Trouble was he couldn’t say this himself or he’d have been whisked away like an anti-monarchy protester in London.

So he put words into a possibly fictional barbarian leader’s mooth. Indeed, Tacitus’s own gift of the gab has led to suggestions that he himself was a Celt, his birthplace being unknown.

Tacitus also put words into the mouth of his father-in-law, Agricola, who begins his speech: “Right, you fellows, thank you so much for coming along today. I want a good, clean fight, and everyone home for tea by 4 o’clock.” That’s from my own loose translation.

Others suggest he urged his men to “question your own eyes” – should have gone to Specsavers in Inverness – here “in this most extreme edge of the Earth”. Not selling the place, mate.

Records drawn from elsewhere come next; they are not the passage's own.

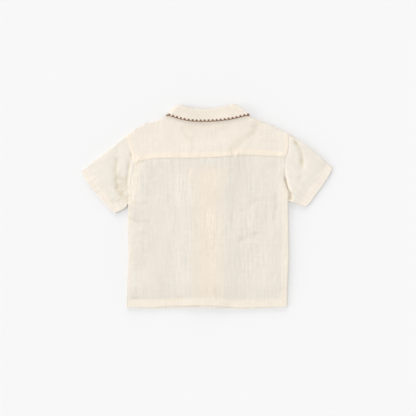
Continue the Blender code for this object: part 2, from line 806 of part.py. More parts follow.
def make_buttons():
    cutter = make_thread_holes()
    for number, centre in enumerate(button_centres(), start=1):
        profile = [(BUTTON_RADIUS * r * MM, 0, BUTTON_THICKNESS * z * MM) for r, z in BUTTON_PROFILE]
        edges = [(i, i + 1) for i in range(len(profile) - 1)]
        mesh = bpy.data.meshes.new(f"button_{number}")
        mesh.from_pydata(profile, edges, [])
        button = made_object(f"button_{number}", mesh, SHELL, shirt)
        button.location = centre * MM
        turned_shape = button.modifiers.new("turned", "SCREW")
        turned_shape.steps = BUTTON_STEPS
        turned_shape.render_steps = BUTTON_STEPS
        turned_shape.use_merge_vertices = True
        turned_shape.merge_threshold = 0.00001
        holes = button.modifiers.new("thread holes", "BOOLEAN")
        holes.object = cutter
        holes.operation = "DIFFERENCE"
        holes.solver = "EXACT"


def rest_on_origin():
    """Moves everything so that the origin is at the middle of the shirt's underside."""
    bpy.context.view_layer.update()
    graph = bpy.context.evaluated_depsgraph_get()
    corners = []
    for obj in shirt.objects:
        shape = obj.evaluated_get(graph)
        corners += [shape.matrix_world @ Vector(corner) for corner in shape.bound_box]
    low = Vector([min(corner[i] for corner in corners) for i in range(3)])
    high = Vector([max(corner[i] for corner in corners) for i in range(3)])
    shift = Vector(((low.x + high.x) / 2, (low.y + high.y) / 2, low.z))
    for obj in (*shirt.objects, *cutters.objects):
        obj.location -= shift


clear_scene()
shirt = bpy.data.collections.new("toddler_shirt")
cutters = bpy.data.collections.new("cutters")
bpy.context.scene.collection.children.link(shirt)
bpy.context.scene.collection.children.link(cutters)
make_back()
make_yoke()
make_front("left")
make_front("right")
make_sleeve("left")
make_sleeve("right")
band = collar_sections()
make_collar(band)
make_edging(band)
make_buttons()
rest_on_origin()
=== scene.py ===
"""The look of a toddler's short-sleeve shirt that lies flat on its front, back upwards.

Tables and shape functions are in millimetres, in the frame of the solids: +X towards the wearer's
right, +Y from hem to collar, +Z up from the surface. Each panel is a fine sheet of cloth shaped
between its cut edges on the form of its solid, with the photograph's creases, seams and stitches.
"""

import math

import bmesh
import bpy
import numpy as np
from mathutils import Matrix, Vector
from mathutils.bvhtree import BVHTree


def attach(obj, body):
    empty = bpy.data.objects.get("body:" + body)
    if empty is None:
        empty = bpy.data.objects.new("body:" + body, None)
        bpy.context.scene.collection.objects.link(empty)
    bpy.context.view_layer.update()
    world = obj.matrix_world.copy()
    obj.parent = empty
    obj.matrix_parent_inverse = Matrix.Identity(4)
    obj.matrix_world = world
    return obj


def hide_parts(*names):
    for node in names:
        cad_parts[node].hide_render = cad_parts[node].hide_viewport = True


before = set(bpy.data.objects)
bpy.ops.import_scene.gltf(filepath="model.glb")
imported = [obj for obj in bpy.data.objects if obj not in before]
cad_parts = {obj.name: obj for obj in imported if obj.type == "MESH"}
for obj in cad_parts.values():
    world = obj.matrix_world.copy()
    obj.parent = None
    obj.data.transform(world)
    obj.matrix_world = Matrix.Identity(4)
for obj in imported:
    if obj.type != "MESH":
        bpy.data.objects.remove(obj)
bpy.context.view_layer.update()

MM = 0.001
SIDES = ("left", "right")

# Thickness of the cloth that shows, then of the solids whose form it keeps
CLOTH = 0.55
YOKE_CLOTH = 0.8
COLLAR_CLOTH = 0.9
HEM_THICKER = 0.75
SOLID_CLOTH = 1.0
SOLID_FOLDED = 1.4
SOLID_YOKE = 1.2
SOLID_COLLAR = 1.2

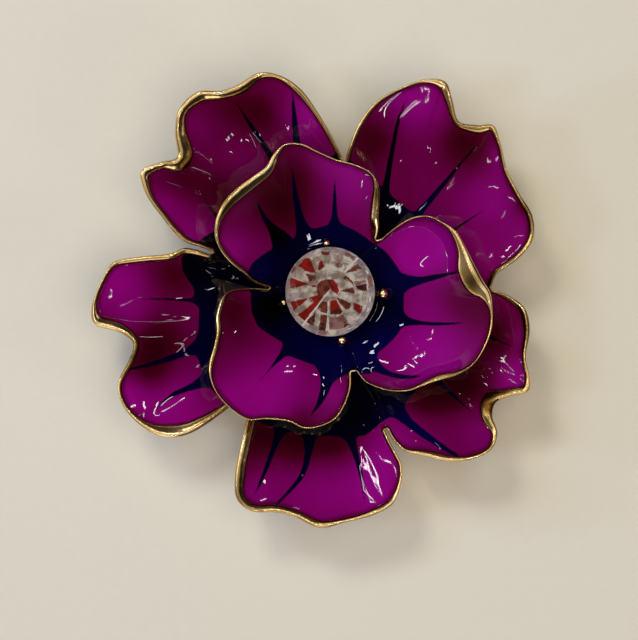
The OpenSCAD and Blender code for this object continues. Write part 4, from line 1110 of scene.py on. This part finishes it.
for petal, rows in glints.items():
    seenBy = bpy.data.collections.new(petal + "Glints")
    seenBy.objects.link(bpy.data.objects[petal])
    mesh = bpy.data.objects[petal].data
    facets = BVHTree.FromPolygons([v.co for v in mesh.vertices], [f.vertices for f in mesh.polygons])
    largest = glintDome["ownLargest"].get(petal, glintDome["largest"])
    for i, (strength, width, *points) in enumerate(rows):
        if len(points) == 1:
            points.append([points[0][0] + glintDome["dot"], points[0][1]])
        for letter, start, end in zip("abcd", points[:-1], points[1:]):
            corners = paneCorners(mesh, facets, start, end, width)
            if None not in corners:  # None is a place beside the petal
                hangPane(f"{petal}Glint{i}{letter}", corners, strength, largest, seenBy)
print("lights hung")

room = {
    # from the horizon up: height, colour
    "tones": [
        [0.0, (1.0, 0.93, 0.8, 1)], [0.14, (1.0, 0.95, 0.85, 1)], [0.28, (0.25, 0.22, 0.18, 1)],
        [0.6, (0.16, 0.14, 0.11, 1)], [0.95, (0.05, 0.045, 0.04, 1)],
    ],
    "left": 1.0, "right": 0.15,  # brightness of its two sides
}
world = bpy.data.worlds.new("room")
bpy.context.scene.world = world
world.use_nodes = True
tree = world.node_tree
sky = tree.nodes["Background"]
place = tree.nodes.new("ShaderNodeTexCoord")
split = tree.nodes.new("ShaderNodeSeparateXYZ")
wire(tree, place.outputs["Generated"], split.inputs[0])
ramp = tree.nodes.new("ShaderNodeValToRGB")
wire(tree, split.outputs["Z"], ramp.inputs["Fac"])
lowest, *between, highest = room["tones"]
stops = ramp.color_ramp.elements
stops[0].color = lowest[1]
stops[1].position, stops[1].color = highest
for at, colour in between:
    stops.new(at).color = colour
wire(tree, ramp.outputs["Color"], sky.inputs["Color"])
brightness = softStep(tree, split.outputs["X"], -0.6, 0.4, room["left"], room["right"])
wire(tree, brightness, sky.inputs["Strength"])

sensorWidth = 36
lens = bpy.data.cameras.new("photoCamera")
lens.sensor_fit = "HORIZONTAL"
lens.sensor_width = sensorWidth
lens.lens = photo["focal"] / photo["width"] * sensorWidth
lens.clip_start = 10 * mm
camera = bpy.data.objects.new("photoCamera", lens)
camera.location = Vector((*photo["middle"], photo["height"])) * mm
bpy.context.scene.collection.objects.link(camera)
bpy.context.scene.camera = camera
bpy.context.scene.view_settings.view_transform = "Standard"
print("room and camera placed")
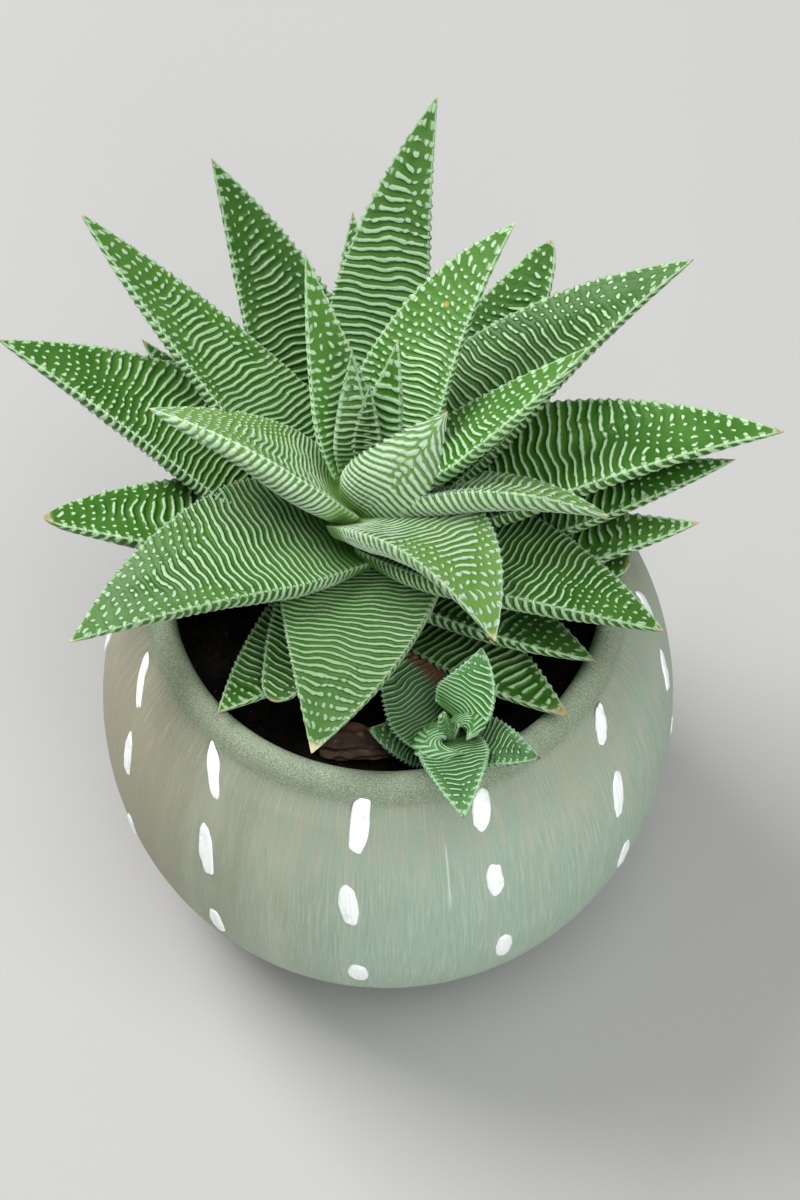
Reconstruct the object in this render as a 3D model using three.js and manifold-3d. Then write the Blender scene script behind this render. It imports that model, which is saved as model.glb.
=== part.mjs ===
// Potted haworthia: a rosette of thick ridged leaves and one small offset shoot in a round painted clay pot.
// Millimetres, +Z up. The origin is the middle of the pot's flat base, and the front of the object faces -Y.

import * as THREE from "three";
import { mergeVertices } from "three/addons/utils/BufferGeometryUtils.js";
import Module from "manifold-3d";

const wasm = await Module();
wasm.setup();

// Clearance kept between neighbouring pieces
const GAP = 0.3;

// Pot: a body swelling to BELLY_RADIUS, a rolled rim and a hollow inside with a solid floor
const POT_HEIGHT = 76;
const BELLY_RADIUS = 50;
const BELLY_Z = 38;
const LOWER_CURVE = 55;
const UPPER_CURVE = 57.5;
const BASE_RADIUS = 34.5;
const WALL = 4.5;
const FLOOR = 6;
const MOUTH_RADIUS = 35.1;
const SOIL_RADIUS = 36.2;
const INNER_HEIGHTS = [60, 46, 31, 16];
const POT_SEGMENTS = 36;

// Soil: fills the pot to SOIL_Z, with low lumps on top
const SOIL_Z = 66;
const SOIL_LUMP = 0.9;

// Stems, as [x, y] of the axis, radius at the soil and height of the top
const STEM = { x: -3, y: 7, radius: 4.5, top: 96 };
const OFFSET_STEM = { x: 10, y: -29.5, radius: 2.4, top: 80 };
const STEM_ROOT_Z = 58;

// Leaves: how thick they are, how high the cross ridges stand and how full they stay towards the tip
const LEAF_SIDES = 6;
const FULLNESS = 2;
const SLIM_FULLNESS = 1.3;
const SLIM_LEAVES = ["leaf_01", "leaf_02", "leaf_03", "leaf_05"];
const KEEL_DEPTH = 0.25;
const BUD_DEPTH = 0.8;
const CHANNEL_DEPTH = 0.08;
const RIDGE_HEIGHT = 0.45;
const RIDGE_SPACING = 5.4;
const CUTTER_ROWS = 9;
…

He calls the Caledonians the last of the “spiritless cowards” of Britain, stuck in a field with nowhere to go and peeing their pants with fear. He urged his men to “win a great and brilliant victory”, causing them to “burst forth into cheerful acclamations”. Yay!

Got our number

Tacitus puts the numbers of Caledonians at 30,000 and, on the other side, seems to suggest around 20,000 fascists. He describes the Caledonians dancing aboot, whooping and shouting “Cumoan well!”, which does actually sound authentic.

They were blootered anyway, with 10,000 killed, compared to just 360 Romans. Is that right, aye? In addition, the defeated Caledonians were so upset they set fire to their ain hooses. Sounds like a plan.

Oddly enough, the Romans didn’t press on to conquer the whole of the country, on account of “the lateness of the season”. I see. As for Calgacus, we don’t know if he survived. He’s not mentioned as a prisoner, and you’d have thought his death would have been noticed in the battle, unless his body was buried under other folk on the battlefield where “mangled limbs were promiscuously strewn”.

Some suggest he camped out in the mountains, taking part in the constant attacks on the Romans, who built two defensive walls and doubtless thought of the Caledonians: “Ubi-ubi-doo, they make nice desserts but never gie us peace.”